Di dalam kehidupan sehari-hari, deduksi sebenarnya sangat alami. Sebagai contoh, proses pemikiran ketika pertama kali seseorang bertemu dengan orang asing. Dalam pembelajaran matematika, dapat dikatakan cara deduksi merupakan cara yang memproses kesan umum menuju kepada kesan khusus. Contoh penerapannya adalah di dalam pembelajaran geometri.

2.      Induksi
Berkebalikan dengan deduksi, cara berpikir induksi adalah berusaha menyimpulkan secara umum, yakni menyimpulkan hal kecil-kecil, atau dari kesan khusus ke kesan umum. Siswa menentukan pola, mencari contoh kemudian menerapkan rumus ataupun menerapkan rumus kemudian memahami contoh, merupakan bentuk dari penerapan metode induksi.

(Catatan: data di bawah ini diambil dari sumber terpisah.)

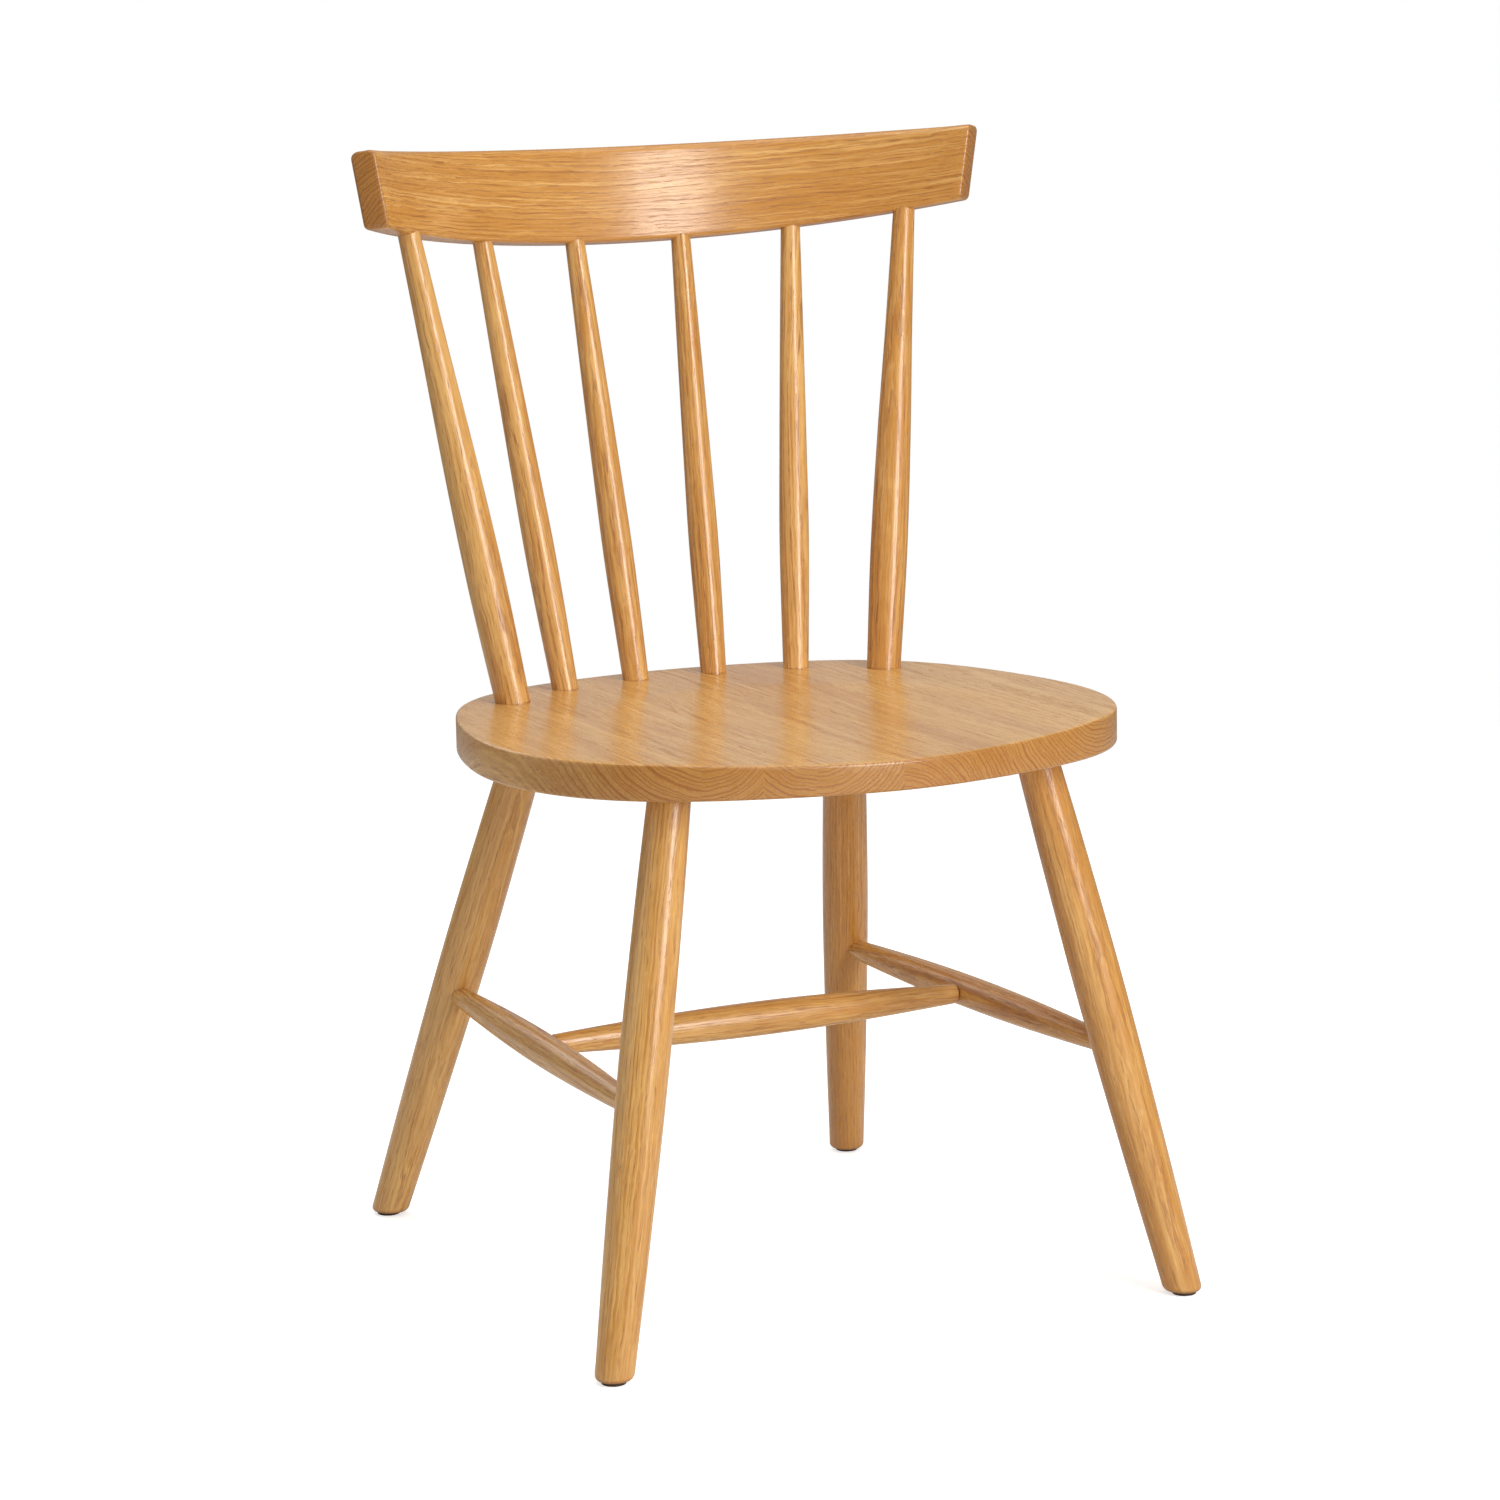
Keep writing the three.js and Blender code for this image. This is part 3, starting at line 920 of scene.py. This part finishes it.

Terdapat perbedaan mendasar antara deduksi dan induksi. Dalam rangka memahami, metode yang digunakan adalah metode deduksi. Sedangkan dalam rangka menyimpulkan suatu hal, metode induksi yang digunakan. Namun dalam penggunaanya, induksi dan deduksi saling sinergi.
Dalam hal pembelajaran inovatif, ketika siswa melakukan diskusi kelompok guru sebaiknya memberikan waktu atau kesempatan kepada siswa untuk membahas masalah yang disajikan. Ketika siswa berdiskusi sebaiknya guru tidak memberikan ceramah. Biarkanlah siswa mempunyai waktu sendiri untuk menentukan dan menemukan pengetahuan yang ada pada dirinya bersama teman kelompoknya.
Metode yang sesuai akan membuat siswa merasa nyaman dengan kegiatan pembelajaran matematika. Siswa tidak dijadikan objek pembelajaran namun merupakan subjek pembelajaran, karena matematika tidak lain merupakan pikiran siswa itu sendiri. Dengan begitu siswa dapat mengeksplorasi ide-ide di dalam dirinya. Guru hendaknya memahami siswa dan mengarahkan siswa menuju pada hasil pembelajaran yang sesuai dengan tujuan pembelajaran yang diinginkan.